**Dataset extract**.

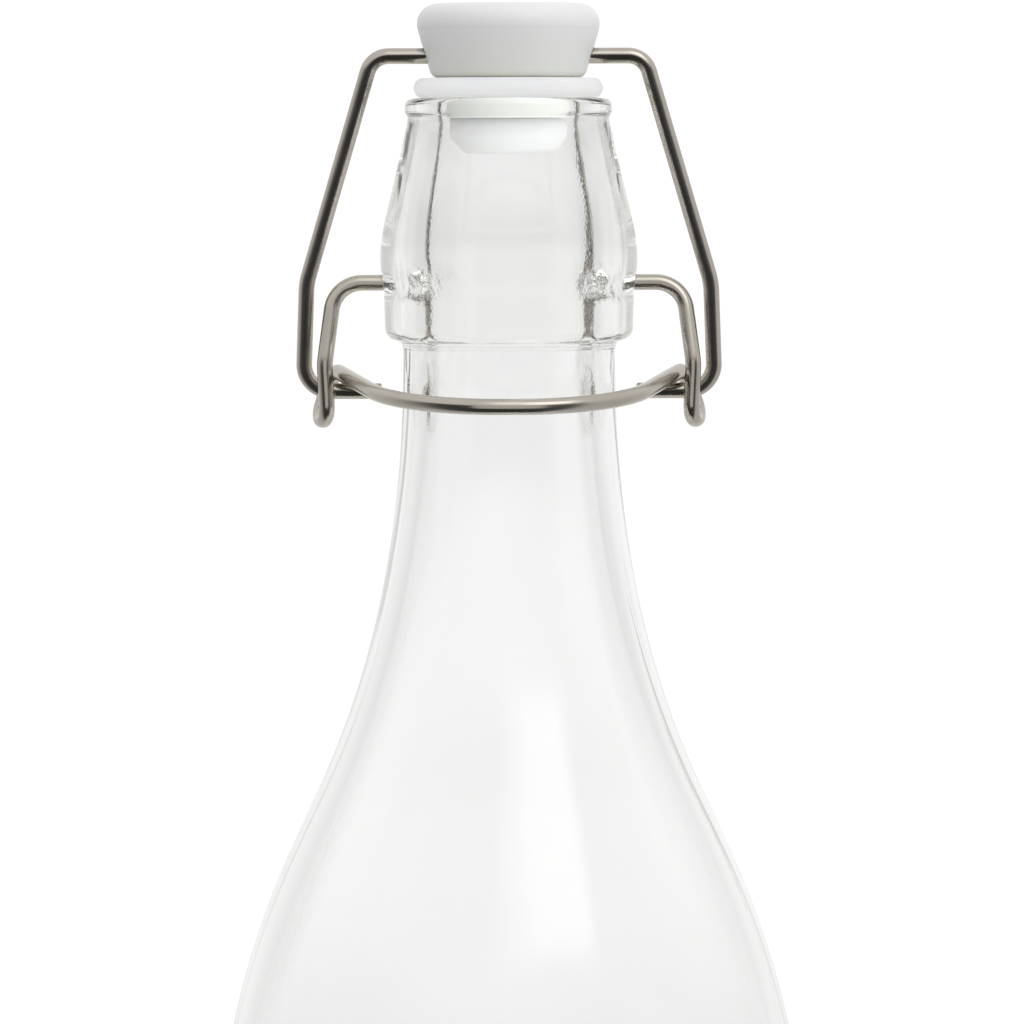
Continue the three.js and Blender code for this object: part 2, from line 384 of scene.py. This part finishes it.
def plug_end():
    """Bevelled end under the gasket, which centres the stopper in the mouth."""
    bevel_top = PLUG_END + 2.2 * MM
    outline = Outline(at(0, PLUG_END), 0.7 * MM)
    outline.round(at(PLUG_RADIUS - 1.5 * MM, PLUG_END), 0.9 * MM, at(PLUG_RADIUS, bevel_top))
    outline.every(0.3 * MM).round(at(PLUG_RADIUS, bevel_top), 0.5 * MM, at(PLUG_RADIUS, PLUG_TOP))
    outline.round(at(PLUG_RADIUS, PLUG_TOP), 0.3 * MM, at(0, PLUG_TOP))
    outline.every(0.7 * MM).line(at(0, PLUG_TOP))

    def shape(radius, height, angle, share):
        return radius * (1 + 0.004 * lumps(angle, 2, height * 200)), height

    return turned("plug_end", outline, ALL_ROUND, shape)


def gasket_ring():
    """Silicone ring between the head and the lip."""
    rim_radius = 13 * MM
    top = HEAD_BASE - 0.03 * MM
    bottom = LIP + 0.03 * MM
    middle = (top + bottom) / 2
    bore = STEM_RADIUS + 0.05 * MM
    outline = Outline(at(bore, bottom), 0.8 * MM).line(at(rim_radius - 1.3 * MM, bottom))
    outline.every(0.25 * MM)
    outline.sweep(at(0.7 * MM, 0), at(rim_radius, middle), at(0, 0.9 * MM))
    outline.sweep(at(0, 0.9 * MM), at(rim_radius - 1.3 * MM, top), at(-0.7 * MM, 0))
    outline.every(0.8 * MM).line(at(bore, top), at(bore, bottom + 0.4 * MM))

    def shape(radius, height, angle, share):
        flash = 0.05 * MM * ridge(height - middle, 0.1 * MM) if radius > rim_radius - 0.4 * MM else 0
        squeeze = 0.08 * MM * lumps(angle, 2, 4)
        return radius + flash + (squeeze if radius > SKIRT_RADIUS else 0), height

    return turned("gasket_ring", outline, ALL_ROUND, shape, ring=True)


def gasket_skirt():
    """The gasket's part in the mouth of the bottle."""
    top = LIP + 0.02 * MM
    bore = STEM_RADIUS + 0.05 * MM
    outline = Outline(at(bore, SKIRT_END), 0.5 * MM)
    outline.round(at(SKIRT_RADIUS, SKIRT_END), 0.5 * MM, at(SKIRT_RADIUS, top))
    outline.line(at(SKIRT_RADIUS, top), at(bore, top), at(bore, SKIRT_END + 0.4 * MM))
    return turned("gasket_skirt", outline, ALL_ROUND, ring=True)


# ---------------------------------------------------------------- wires


def bend_points(before, corner, after, radius, step):
    """Points along the arc that joins two straight runs of wire at a corner."""
    onward = (corner - before).normalized()
    away = (after - corner).normalized()
    turn = onward.angle(away)
    start = corner - onward * radius * math.tan(turn / 2)
    inward = (away - onward * away.dot(onward)).normalized()
    centre = start + inward * radius
    count = max(3, math.ceil(radius * turn / step))
    turns = [turn * i / count for i in range(count + 1)]
    return [centre + (onward * math.sin(t) - inward * math.cos(t)) * radius for t in turns]


def symmetric_route(right, step=0.35 * MM):
    """Centre line of a wire from the corners (x, y, z, bend radius) of its right half."""
    left = [(-x, y, z, bend) for x, y, z, bend in reversed(right)]
    corners = left + right
    points = [Vector(c[:3]) for c in corners]
    route = [points[0]]
    for i in range(1, len(points) - 1):
        route += bend_points(points[i - 1], points[i], points[i + 1], corners[i][3], step)
    route.append(points[-1])
    return route


def spaced(route, step):
    """The same line with a point about every `step`."""
    made = [route[0]]
    for start, end in zip(route, route[1:]):
        count = max(1, round((end - start).length / step))
        made += [start.lerp(end, i / count) for i in range(1, count + 1)]
    return made


def wire_sections(route):
    """Centre, direction and radius of each section of a wire, whose ends are cut and deburred."""
    chamfer = 0.2 * MM
    tangents = []
    for i in range(len(route)):
        before, after = route[max(0, i - 1)], route[min(len(route) - 1, i + 1)]
        tangents.append((after - before).normalized())
    sections = [(route[0], tangents[0], WIRE_RADIUS - chamfer)]
    sections.append((route[0] + tangents[0] * chamfer, tangents[0], WIRE_RADIUS))
    sections += [(p, t, WIRE_RADIUS) for p, t in zip(route[1:-1], tangents[1:-1])]
    sections.append((route[-1] - tangents[-1] * chamfer, tangents[-1], WIRE_RADIUS))
    sections.append((route[-1], tangents[-1], WIRE_RADIUS - chamfer))
    return sections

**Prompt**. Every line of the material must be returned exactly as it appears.

**Task response**.
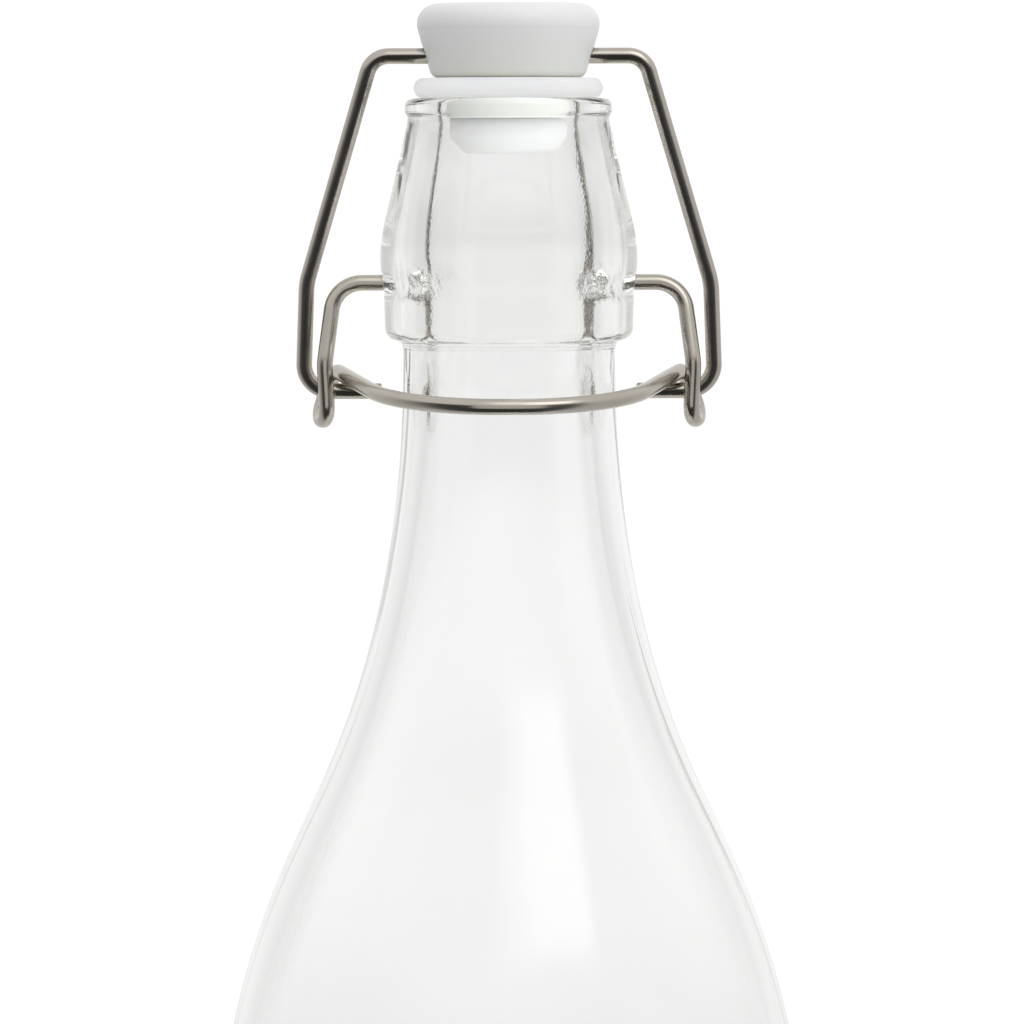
Continue the three.js and Blender code for this object: part 2, from line 384 of scene.py. This part finishes it.
def plug_end():
    """Bevelled end under the gasket, which centres the stopper in the mouth."""
    bevel_top = PLUG_END + 2.2 * MM
    outline = Outline(at(0, PLUG_END), 0.7 * MM)
    outline.round(at(PLUG_RADIUS - 1.5 * MM, PLUG_END), 0.9 * MM, at(PLUG_RADIUS, bevel_top))
    outline.every(0.3 * MM).round(at(PLUG_RADIUS, bevel_top), 0.5 * MM, at(PLUG_RADIUS, PLUG_TOP))
    outline.round(at(PLUG_RADIUS, PLUG_TOP), 0.3 * MM, at(0, PLUG_TOP))
    outline.every(0.7 * MM).line(at(0, PLUG_TOP))

    def shape(radius, height, angle, share):
        return radius * (1 + 0.004 * lumps(angle, 2, height * 200)), height

    return turned("plug_end", outline, ALL_ROUND, shape)


def gasket_ring():
    """Silicone ring between the head and the lip."""
    rim_radius = 13 * MM
    top = HEAD_BASE - 0.03 * MM
    bottom = LIP + 0.03 * MM
    middle = (top + bottom) / 2
    bore = STEM_RADIUS + 0.05 * MM
    outline = Outline(at(bore, bottom), 0.8 * MM).line(at(rim_radius - 1.3 * MM, bottom))
    outline.every(0.25 * MM)
    outline.sweep(at(0.7 * MM, 0), at(rim_radius, middle), at(0, 0.9 * MM))
    outline.sweep(at(0, 0.9 * MM), at(rim_radius - 1.3 * MM, top), at(-0.7 * MM, 0))
    outline.every(0.8 * MM).line(at(bore, top), at(bore, bottom + 0.4 * MM))

    def shape(radius, height, angle, share):
        flash = 0.05 * MM * ridge(height - middle, 0.1 * MM) if radius > rim_radius - 0.4 * MM else 0
        squeeze = 0.08 * MM * lumps(angle, 2, 4)
        return radius + flash + (squeeze if radius > SKIRT_RADIUS else 0), height

    return turned("gasket_ring", outline, ALL_ROUND, shape, ring=True)


def gasket_skirt():
    """The gasket's part in the mouth of the bottle."""
    top = LIP + 0.02 * MM
    bore = STEM_RADIUS + 0.05 * MM
    outline = Outline(at(bore, SKIRT_END), 0.5 * MM)
    outline.round(at(SKIRT_RADIUS, SKIRT_END), 0.5 * MM, at(SKIRT_RADIUS, top))
    outline.line(at(SKIRT_RADIUS, top), at(bore, top), at(bore, SKIRT_END + 0.4 * MM))
    return turned("gasket_skirt", outline, ALL_ROUND, ring=True)


# ---------------------------------------------------------------- wires


def bend_points(before, corner, after, radius, step):
    """Points along the arc that joins two straight runs of wire at a corner."""
    onward = (corner - before).normalized()
    away = (after - corner).normalized()
    turn = onward.angle(away)
    start = corner - onward * radius * math.tan(turn / 2)
    inward = (away - onward * away.dot(onward)).normalized()
    centre = start + inward * radius
    count = max(3, math.ceil(radius * turn / step))
    turns = [turn * i / count for i in range(count + 1)]
    return [centre + (onward * math.sin(t) - inward * math.cos(t)) * radius for t in turns]


def symmetric_route(right, step=0.35 * MM):
    """Centre line of a wire from the corners (x, y, z, bend radius) of its right half."""
    left = [(-x, y, z, bend) for x, y, z, bend in reversed(right)]
    corners = left + right
    points = [Vector(c[:3]) for c in corners]
    route = [points[0]]
    for i in range(1, len(points) - 1):
        route += bend_points(points[i - 1], points[i], points[i + 1], corners[i][3], step)
    route.append(points[-1])
    return route


def spaced(route, step):
    """The same line with a point about every `step`."""
    made = [route[0]]
    for start, end in zip(route, route[1:]):
        count = max(1, round((end - start).length / step))
        made += [start.lerp(end, i / count) for i in range(1, count + 1)]
    return made


def wire_sections(route):
    """Centre, direction and radius of each section of a wire, whose ends are cut and deburred."""
    chamfer = 0.2 * MM
    tangents = []
    for i in range(len(route)):
        before, after = route[max(0, i - 1)], route[min(len(route) - 1, i + 1)]
        tangents.append((after - before).normalized())
    sections = [(route[0], tangents[0], WIRE_RADIUS - chamfer)]
    sections.append((route[0] + tangents[0] * chamfer, tangents[0], WIRE_RADIUS))
    sections += [(p, t, WIRE_RADIUS) for p, t in zip(route[1:-1], tangents[1:-1])]
    sections.append((route[-1] - tangents[-1] * chamfer, tangents[-1], WIRE_RADIUS))
    sections.append((route[-1], tangents[-1], WIRE_RADIUS - chamfer))
    return sections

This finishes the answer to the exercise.